Greatest hits album by Kate Ceberano
- Released: 6 May 2016
- Recorded: 1986–2015
- Genre: Pop, soul, jazz, synth-pop, pop rock, adult contemporary
- Length: 3:36:40
- Label: ABC Music

Kate Ceberano chronology
| Lullaby (2015) | Anthology (2016) | The Monash Sessions (2016) |

= Anthology (Kate Ceberano album) =

Anthology is the third greatest hits collection and 24th album in total by Australian singer songwriter, Kate Ceberano. The album is a three-disc, 53-track greatest hits collection spanning her 30-year career and features all of her hits as well as rarities, live tracks, special projects, and duets with John Farnham, Ronan Keating, Paul Kelly, Wendy Matthews and David Campbell.

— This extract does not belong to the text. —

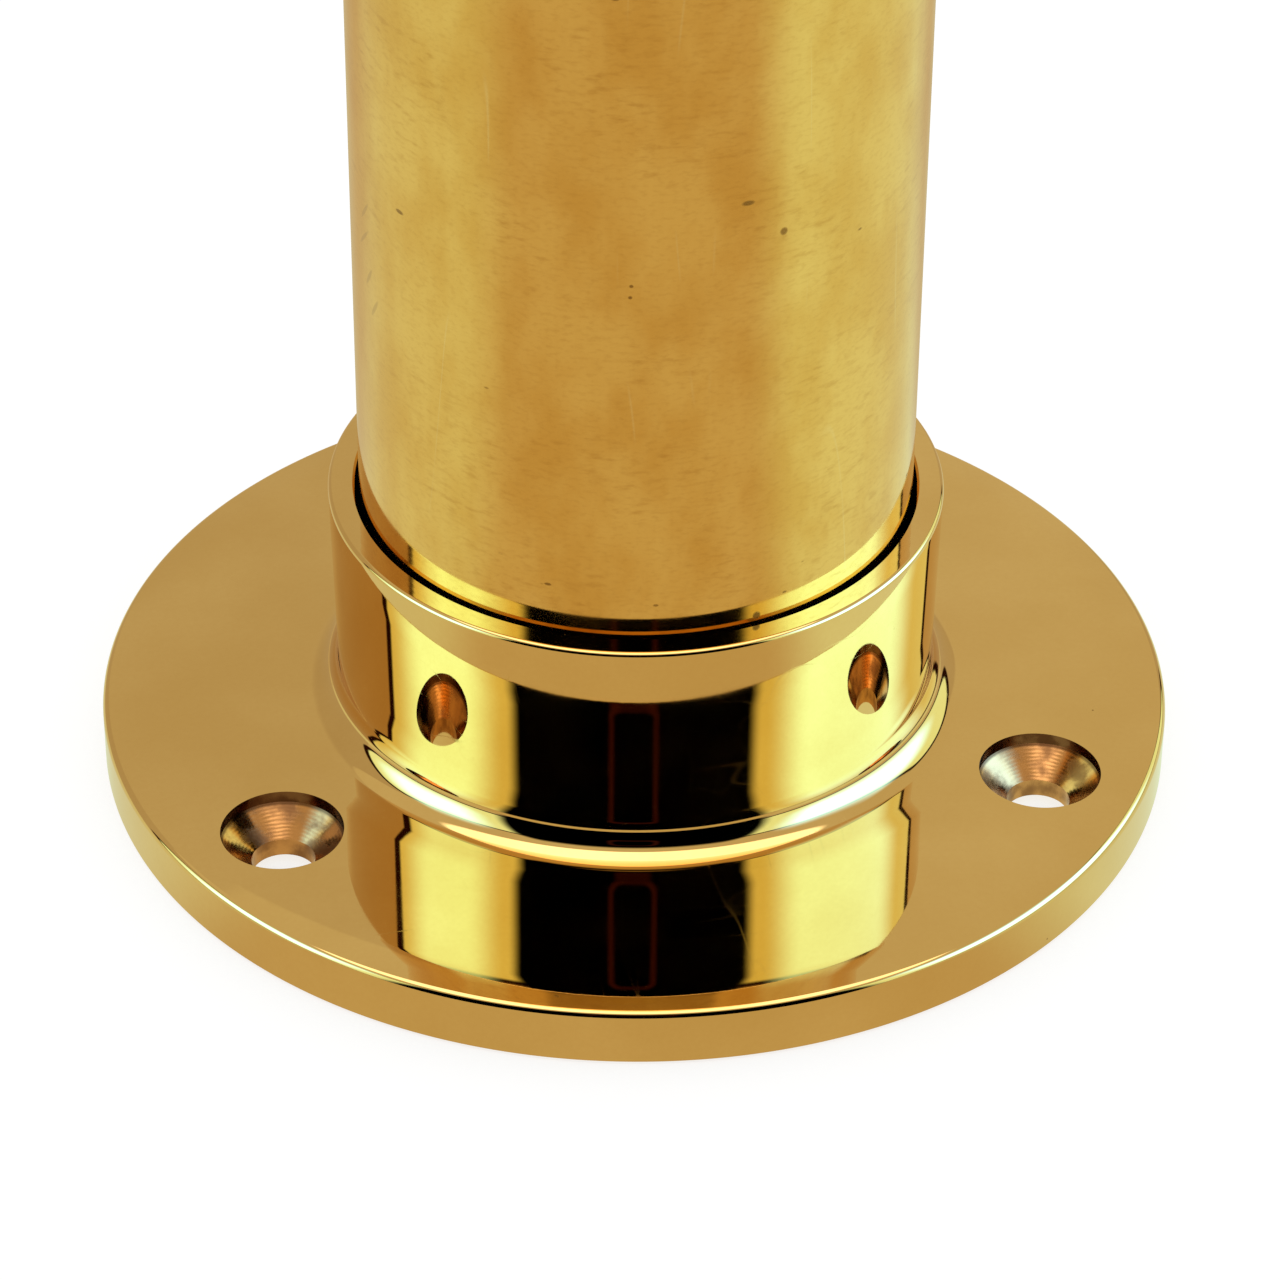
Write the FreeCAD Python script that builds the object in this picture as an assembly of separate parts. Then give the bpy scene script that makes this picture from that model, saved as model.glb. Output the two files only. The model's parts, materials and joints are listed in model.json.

"I'm immensely proud of this collection of songs. It is my life's work in song to date and it's been amazing revisiting these memories. I hope everyone enjoys them as much as me," Kate said in a statement. Anthology was released on 6 May.

==Critical reception==

Cameron Adams from Herald Sun gave the album 3.5 out of 5 saying; "Kate Ceberano has been a proud, lifelong square peg - these 53 tracks the gloriously diverse proof of an increasingly rare kind of career. Her soulful '80s pop with I'm Talking hasn't dated, "Brave" showcases the in-house talent at Ceberano HQ, while disco/house gem "Love Dimension" may be her most underrated single. Even as Ceberano was busy charming the charts, she detoured into jazz and blues, still making dance and rock/pop and the epic Jesus Christ Superstar era. Anthology showcases her rampant song-writing, passionate covers and the fact you never know what's next."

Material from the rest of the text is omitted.